Most of the real-world complexity lives inside the seconds-per-passenger input. Carry-on baggage volume is a major driver because more bags mean more stopping, lifting, rearranging, and waiting for bin space. Seat interference matters too, especially when window and middle seat passengers arrive after aisle seat passengers. Passenger mix also changes the average pace: families, tour groups, and infrequent flyers may move differently from business-heavy routes. Cabin layout and gate process matter as well, because narrow aisles, tighter pitch, and boarding-lane confusion can all slow movement before passengers even reach the aircraft door.

If you are using this tool for planning, think in scenarios rather than single numbers. A best-case scenario might assume lighter carry-ons and smoother compliance. A typical scenario might reflect what you usually observe. A worst-case scenario might include fuller bins, slower movement, and more interruptions. Running all three gives you a more realistic range. Another useful habit is to change one variable at a time. If you want to understand the value of a new boarding method, keep passenger count and seconds per passenger fixed and change only the factor. If you want to understand the effect of baggage policy or gate organization, keep the method fixed and change only the average pace.
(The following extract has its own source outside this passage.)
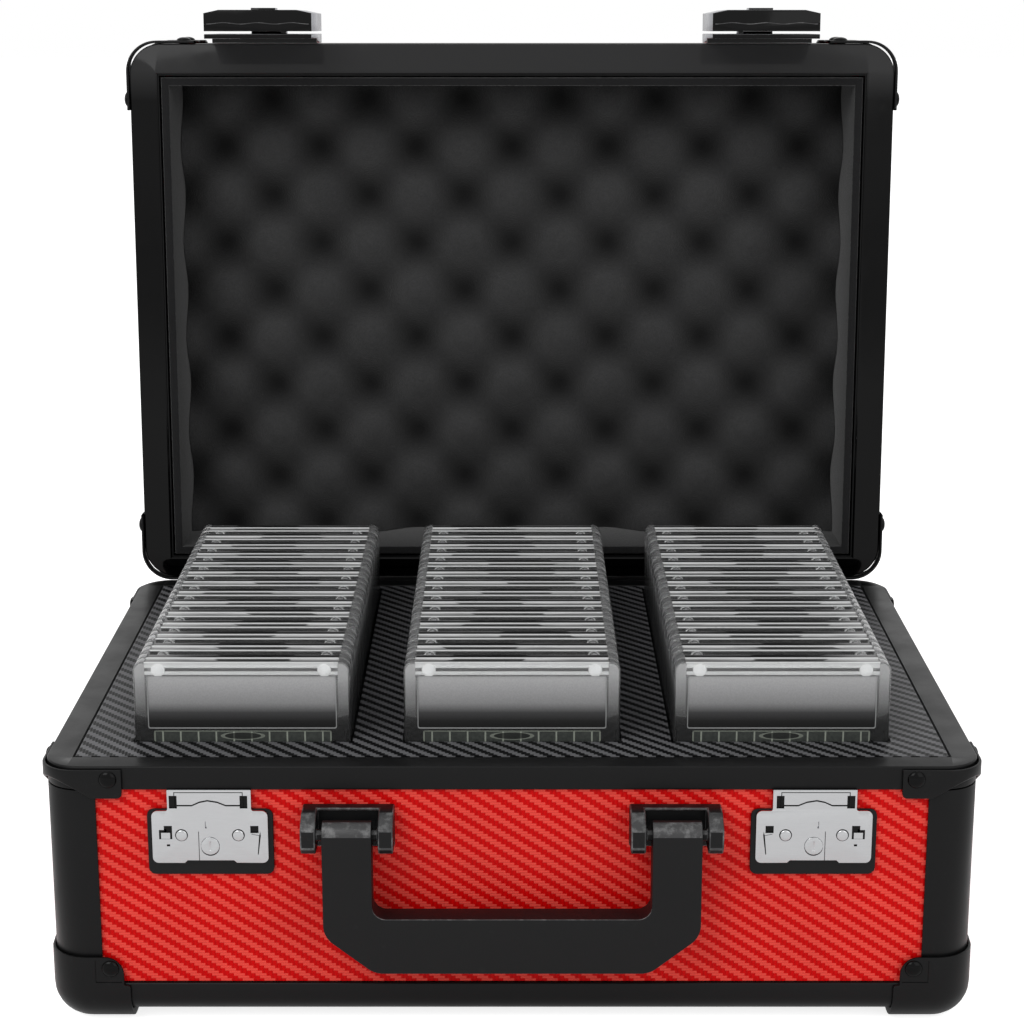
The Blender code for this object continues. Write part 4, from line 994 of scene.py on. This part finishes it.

Finally, remember that the calculator estimates boarding only. It does not include deplaning, cleaning, fueling, catering, paperwork, or pushback constraints. For turnaround planning, boarding is just one piece of the timeline. Even so, a simple model can still be valuable because it gives you a clear baseline, a common language for discussion, and a quick way to test whether a proposed change is likely to matter by seconds, by minutes, or hardly at all.